Rachmaninov perd en quelques semaines deux mentors. En cette année 1893 marquée par la mort, le jeune homme abandonne la pièce destinée à la mémoire de Zverev pour se lancer immédiatement dans l’écriture du Trio élégiaque en ré mineur Op.9 n°2, s’inspirant de l’Andante du Trio en la mineur Op.50 « à la mémoire d’un grand artiste » que Tchaïkovski avait dédié à Nikolaï Rubinstein en 1881. Il s’inspire de ce mouvement avec variations, de l’instrumentarium, mais aussi de traits empruntés son propre poème symphonique Le Rocher Op.7.

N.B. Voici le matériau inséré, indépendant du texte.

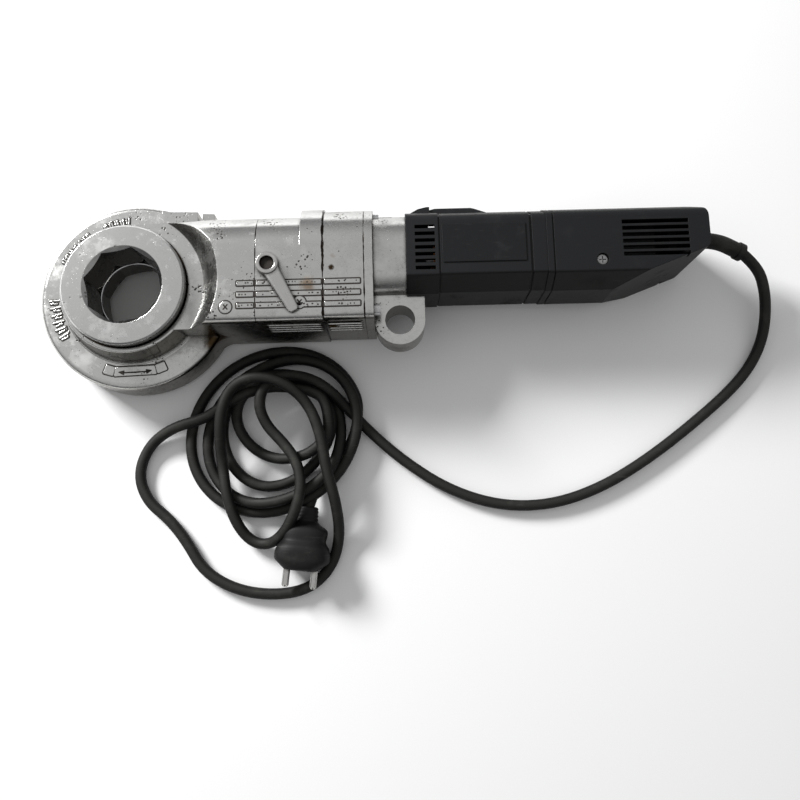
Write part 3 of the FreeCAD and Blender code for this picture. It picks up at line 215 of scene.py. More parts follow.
def settle(line, order):
    """Height = the highest of: floor; lower stretch + what two round cords need at that crossing, less
    the square of the distance along the cord over twice the hump's radius."""
    step = np.linalg.norm(np.diff(line, axis=0), axis=1)
    along = np.concatenate([[0], np.cumsum(step)])
    apart = np.linalg.norm(line[:, None] - line[None], axis=2)
    between = np.abs(along[:, None] - along[None])
    rests_on = (order[:, None] > order[None]) & (apart < LAY_APART) & (between > SAME_STRETCH)
    lift = np.sqrt(np.maximum(LAY_APART ** 2 - apart ** 2, 0))
    fall = between ** 2 / (2 * HUMP_RADIUS)
    height = np.full(len(line), CORD_ON_FLOOR)
    for _ in range(LAYERS_AT_MOST):
        need = np.where(rests_on, height[None] + lift, 0).max(axis=1)
        height = np.maximum(CORD_ON_FLOOR, (need[None] - fall).max(axis=1))
    return height


whole_plan = np.concatenate([cord_plan, np.array(LEAD_TO_TOOL)[:LEAD_POINTS_ON_FLOOR, :2]])
fine_line = soft_line(whole_plan)
point_number = 1 + np.arange(len(fine_line)) / STEPS_A_SPAN - 0.5
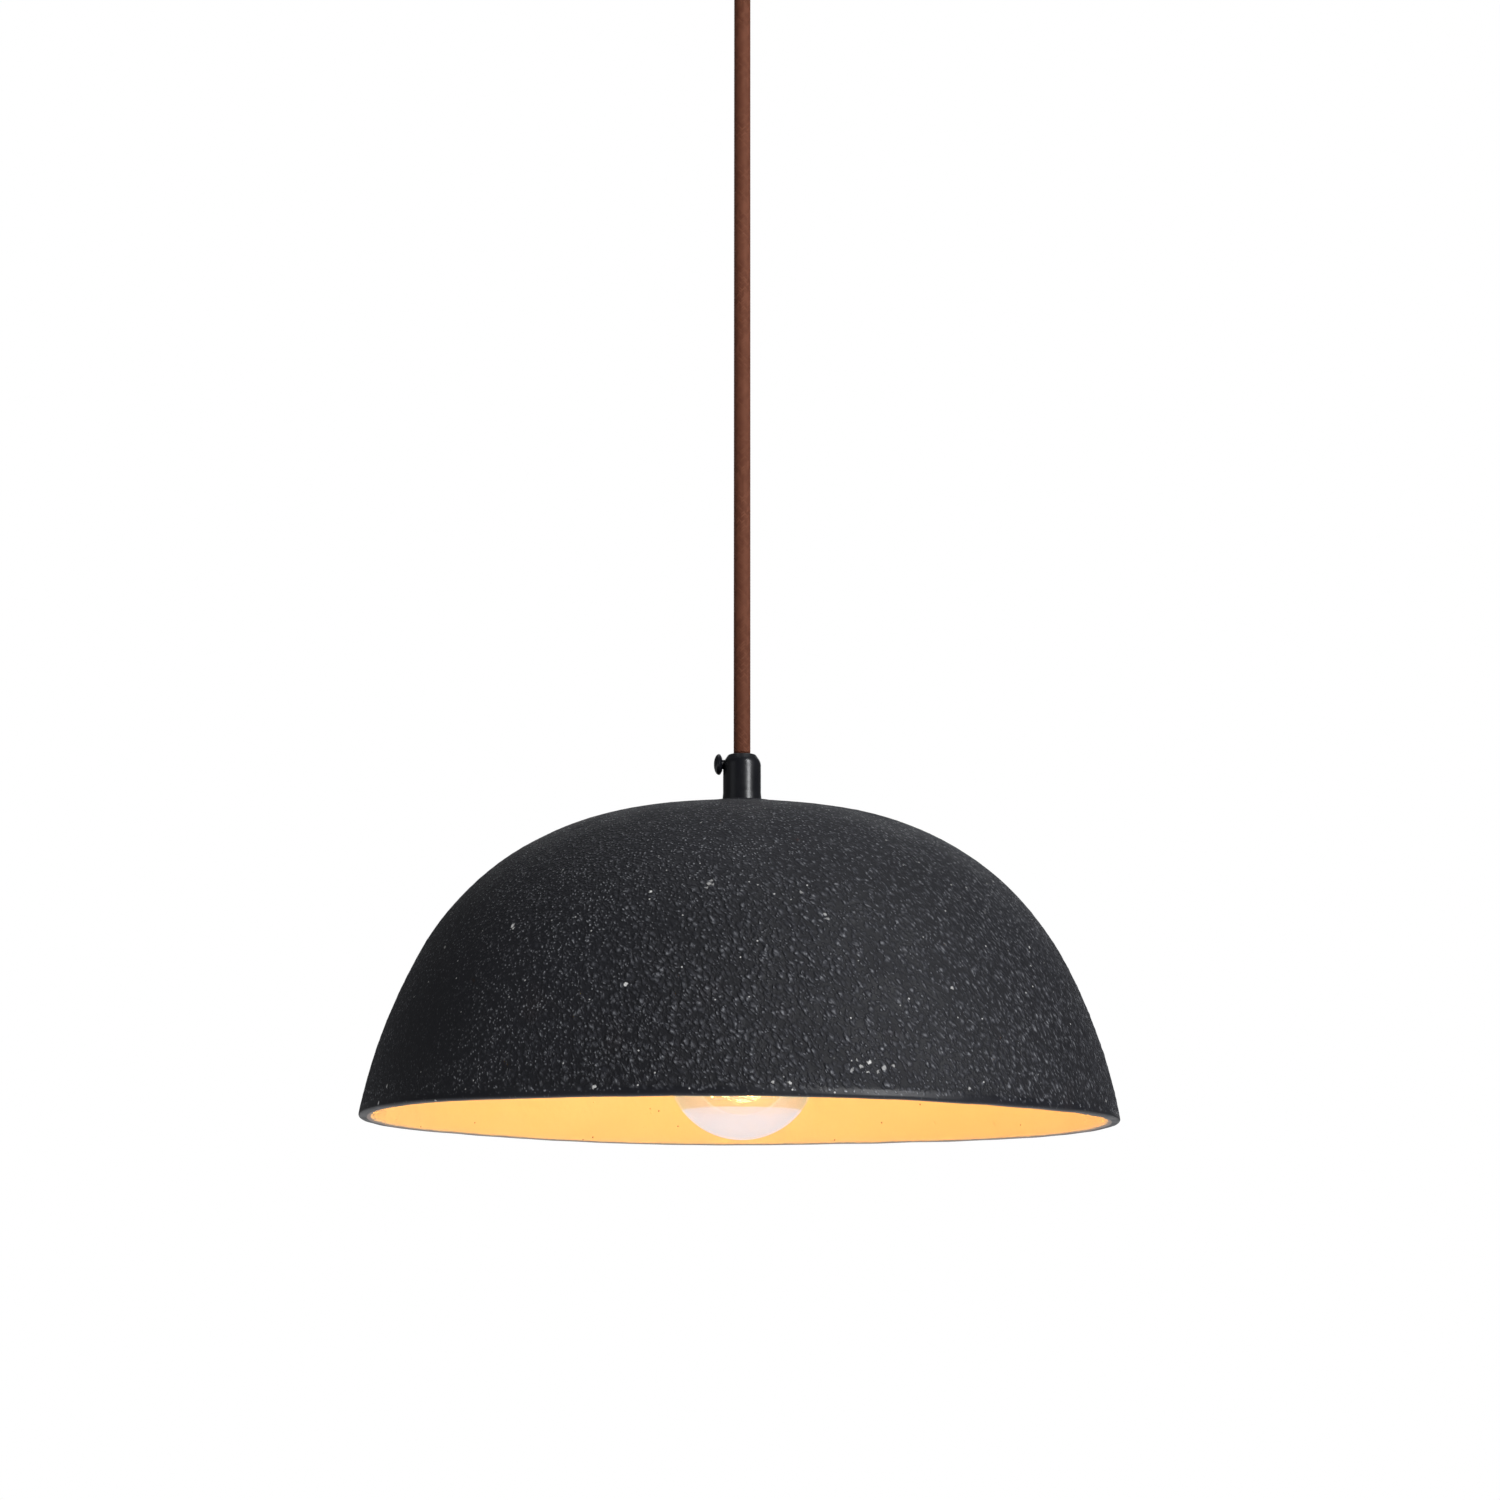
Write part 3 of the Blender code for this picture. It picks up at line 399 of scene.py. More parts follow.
def plain_finish(name, low, high, roughness, grain=900, **sockets):
    """Moulded plastic, rubber or porcelain: two close tones, a fine grain, and small moulded-in specks."""
    made = Finish(name, **sockets)
    specks = made.spots(650, (0.12, 0.06), (0.88, 0.92))
    made.set(Base_Color=made.mix(specks * 0.4, made.mix(made.cloud(150, 4), low, high), scaled(low, 0.5)),
             Roughness=made.step(made.cloud(300, 3), 0.3, 0.7, roughness - 0.06, roughness + 0.08))
    made.relief(made.cloud(grain, 3), 0.00003)
    return made.material


def core_finish(name, tone, stripe=None):
    """Glossy PVC insulation, with a second colour in long stripes on an earth core."""
    made = Finish(name, 0.35, Coat_Weight=0.2)
    base = made.mix(made.cloud(400, 3), scaled(tone, 0.85), tone)
    if stripe:
        bands = made.maths("SINE", made.axis("X") * 2600.0)
        base = made.mix(made.step(bands, -0.1, 0.1), base, stripe)
    made.set(Base_Color=base, Roughness=made.step(made.cloud(500, 2), 0.3, 0.7, 0.3, 0.42))
    made.relief(made.cloud(1200, 2), 0.00002)
    return made.material


def glass_finish():
    """Thin clear glass that lets light straight through, with painted light on it: a warm painted glow where
    the filaments show, a pale painted reflection below, and painted highlights at its edges.
    """
    made = Finish("bulb_glass")
    height = made.axis("Z") - RIM + made.cloud(60, 2) * 0.0006
    # painted reflection: the globe glows pale below a line near the rim's height
    painted_reflection = made.step(height, REFLECTION_TOP + 0.0006, REFLECTION_TOP)
    # painted glow: a little warm light given off all over the glass
    painted_glow = made.step(made.cloud(90, 4), 0.35, 0.75, 0.1, 0.16)
    painted_light_colour = made.mix(painted_reflection, (1.0, 0.8, 0.42), (0.98, 0.9, 0.94))
    clear = made.node("BsdfTransparent", Color=(0.985, 0.98, 0.965))
    gloss = made.node("BsdfAnisotropic", Roughness=0.04, Color=(1.0, 1.0, 1.0))
    glow = made.node("Emission", Color=painted_light_colour, Strength=1.0)
    facing = made.node("LayerWeight", "Facing", Blend=0.5)
    # painted highlights where the globe is seen edge-on
    share = painted_glow + painted_reflection * 0.22 + made.step(facing, 0.72, 0.97, 0.0, 0.55)
    body = made.blend(made.maths("MINIMUM", share, 1.0), clear, glow)
    made.surface(made.blend(made.node("Fresnel", IOR=1.45) * 0.45, body, gloss))
    return made.material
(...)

L’interprétation du Beaux-arts Trio se caractérise principalement par une dignité et une tenue rares. Ici, rien de débraillé, de larmoyant, de kitsch. On ne s’appesantit jamais. L’expression en est distanciée par un fort beau travail de sonorité. Le deuxième mouvement jouit d’un grand art de la nuance, bien que certaines résolutions d’accord au piano se montrent approximatives. Un lyrisme toujours modéré nourrit la dernière partie, préservant des fins de phrases presque sèches, tandis que chante encore le violon. Les évidentes qualités musicales de Menahem Pressler sont cependant limitées aujourd’hui par une fiabilité technique qui n’est plus ce qu’elle était.

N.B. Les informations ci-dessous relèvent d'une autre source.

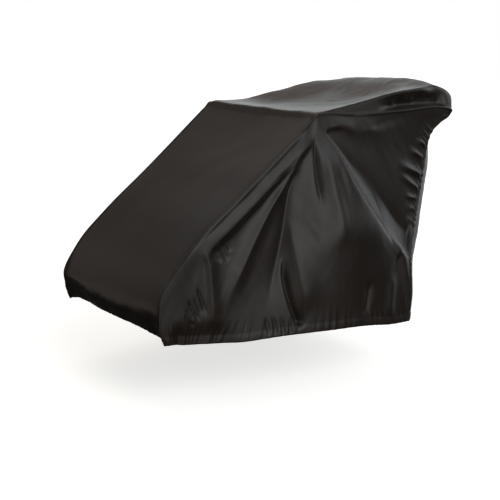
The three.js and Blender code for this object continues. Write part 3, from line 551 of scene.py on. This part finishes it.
def sideGrid(which):
    strips = cut["strips"]
    last = len(strips) - 1.0
    corner = cut["corner"]
    knots = np.arange(last + 1)
    topAlong = np.array([seamWhere(1, row[0], "brow", "crest top") for row in strips])
    rearAlong = np.array([seamEnd if isinstance(row[1], tuple)
                          else seamWhere(2, row[1], "rear hem", "crest under") for row in strips])
    feet = np.array([row[1] if isinstance(row[1], tuple) else strips[corner][1] for row in strips], float)
    swell = np.array([row[2] for row in strips], float)

    def topPoint(place):
        return seamPoint(through(knots, topAlong, place), which)

    def footPoint(place):
        onHem = through(knots, feet, place) * (which, 1, 1)
        if which == right:
            height, pitch = cut["rightSag"]
            onHem[..., 1:] += np.array(cut["rightOff"][0]) * (1 - place / corner)[..., None]
            onHem[..., 2] += height * np.sin(pitch * place) * np.sin(math.pi * place / corner)
        onSeam = seamPoint(through(knots, rearAlong, place), which)
        onSeam[place == 0] = seamPoint(np.zeros(1), which)[0]
        return np.where(((place >= corner) | (place == 0))[..., None], onSeam, onHem)

    # columns: as many to each strip as its wider end needs
    spans = np.linalg.norm(np.diff([topPoint(knots), footPoint(knots)], axis=1), axis=2).max(axis=0)
    counts = [max(2, round(span / sideCloth["columnStep"])) for span in spans]
    places = np.concatenate([np.linspace(i, i + 1, count, endpoint=False) for i, count in enumerate(counts)]
                            + [[last]])
    # rows: some by distance close to the seam and in the hem band, and even ones between
    length = np.linalg.norm(topPoint(places) - footPoint(places), axis=1)
    topSteps = np.array(sideCloth["topSteps"])
    bandSteps = np.array((cut["hemBand"],) + sideCloth["bandSteps"])
    even = np.linspace(0, 1, sideCloth["rows"] - len(topSteps) - len(bandSteps))
    topPart = topSteps[None, :] / length[:, None]
    band = 1 - bandSteps[None, :] / length[:, None]
    bandTop = 1 - (cut["hemBand"] + cut["hemStep"]) / length
    body = topPart[:, -1:] + (bandTop[:, None] - topPart[:, -1:]) * even[1:]
    shares = np.concatenate([topPart, body, band], axis=1)
    behind = np.clip((places - corner) / sideCloth["evenStrips"], 0, 1)[:, None]
    down = mix(shares, np.linspace(0, 1, shares.shape[1])[None, :], behind)
    down[:, 0], down[:, -1] = 0, 1
    place = places[:, None] + 0 * down

    def swelled(share):
        # rises evenly to the full width, then hangs straight
        beyond = 1 - share / through(knots, swell, places)[:, None]
        return 0.5 * (beyond + np.sqrt(beyond ** 2 + sideCloth["swellRound"]))

    none, full = swelled(0 * down), swelled(0 * down + 1)
    wide = (none - swelled(down)) / (none - full)

    def acrossStrip(at):
        # from the seam to the foot of the strips there, as if all the panel's columns hung there
        top, foot = topPoint(at)[:, None], footPoint(at)[:, None]
        return np.stack([mix(top[..., axis], foot[..., axis], wide if axis == 0 else down)
                         for axis in range(3)], axis=-1)

    # the two ends lie on the seam of the nose and of the crest's end, and the columns near them follow
    along = {"top": through(knots, topAlong, places), "rear": through(knots, rearAlong, places),
             "front": mix(topAlong[0], 0.0, down[0]), "back": mix(topAlong[-1], rearAlong[-1], down[-1])}
    ends = {"top": topPoint(places)[:, None], "foot": footPoint(places)[:, None],
            "front": seamPoint(mix(topAlong[0], 0.0, down), which),
            "back": seamPoint(mix(topAlong[-1], rearAlong[-1], down), which)}
    grid = acrossStrip(places)
    for name, strip, fromEnd in (("front", 0.0, place), ("back", last, last - place)):
        reach, power = cut["bulge"][name]
        share = np.clip(1 - fromEnd / reach, 0, 1)[..., None] ** power
        grid = grid + share * (ends[name] - acrossStrip(np.array([strip])))
    return grid, place, along, ends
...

Après l’entracte, le Beaux-arts Trio donne le Trio en si bémol majeur Op.99 n°1 D898 de Franz Schubert. Le lyrisme goûté précédemment est le fil conducteur de cette exécution, avec un violon un brin cabot dans l’Allegro moderato, une désolation à peine soulignée, avec beaucoup de naturelle, pour l’Andante, un beau dialogue dans le Scherzo, presque opératique, et un soin tout particulier du Rondo, d’une grande élégance, avec toutefois un piano parfois heurté et un violoncelle qui n’est pas toujours exactement sur la note. L’écriture de Schubert étant nettement plus simple pour le clavier, nous voici plus dans la musique qu’avec l’exécution du trio de Rachmaninov. On gardera, malgré les réserves qu’émet cet article, un bon souvenir de cet après-midi.